Spokane County reports unprecedented early returns of ballots

There must not have been any homework available, because the dog ate the ballot.

Or at least that’s what Spokane County elections officials were told Monday when a voter came in with a request for a ballot replacement. He brought the chewed-on ballot as proof.

Spokane County Auditor Vicky Dalton said the voter showed elections workers an envelope, complete with a ballot inside, the corner bitten off and teeth marks.

The voter said he had marked his ballot, signed the envelope and placed it in the mail slot in his front door for the mail carrier to pick up. It somehow slipped back inside the house, where his dog Chester took a bite out of it.

Dalton said she’s heard of voters asking for replacement ballots before because a dog ate them. “I had never seen one before,” she said, noting the elections office doesn’t require that kind of hard proof.

Everyone got a laugh. The voter got a new ballot, as did some other voters who had common replacement requests for things like marking a wrong choice and incorrectly trying to correct it.

That was just part a busy first Monday after the county mailed out more than 300,000 ballots last Wednesday and Thursday. The mail delivery after the first weekend brings returns from early voters who have marked and posted their ballots of the state’s all-mail system and can be an indicator of voter interest.

Monday’s mail delivery brought some 7,500 ballots – far more than the first Mondays in last two midterm elections or the the 2012 and 2016 presidential election.

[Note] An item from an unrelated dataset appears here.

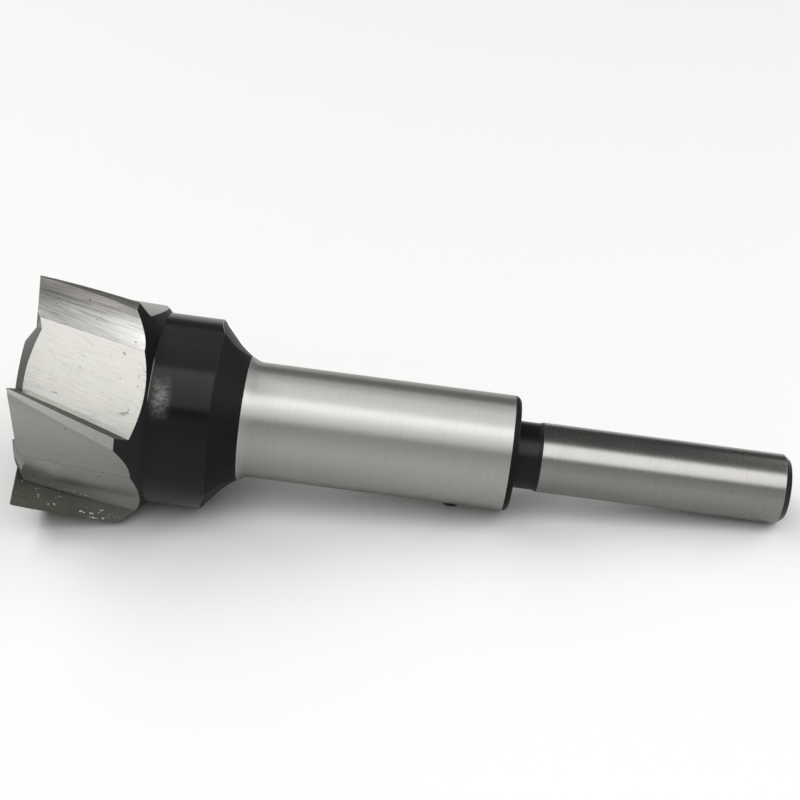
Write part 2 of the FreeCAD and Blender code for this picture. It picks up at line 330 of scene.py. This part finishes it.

“What we’re seeing is a level of intensity that we haven’t seen … possibly since 2008,” she said. That was the presidential election between Barack Obama and John McCain.

When the ballots from drop boxes were added in late in the afternoon, Monday’s total stood at 13,005, which was even higher than the 9,093 for election year 2008. Even though the county has almost 60,000 more voters than 10 years ago, the percentage of ballots turned in so far this year is slightly higher.

“I think it’s everything that’s on the ballot,” Dalton said, including a competitive congressional race, controversial ballot issues and news coverage of national politics. “People are just engaged at a level we have not seen in a while.”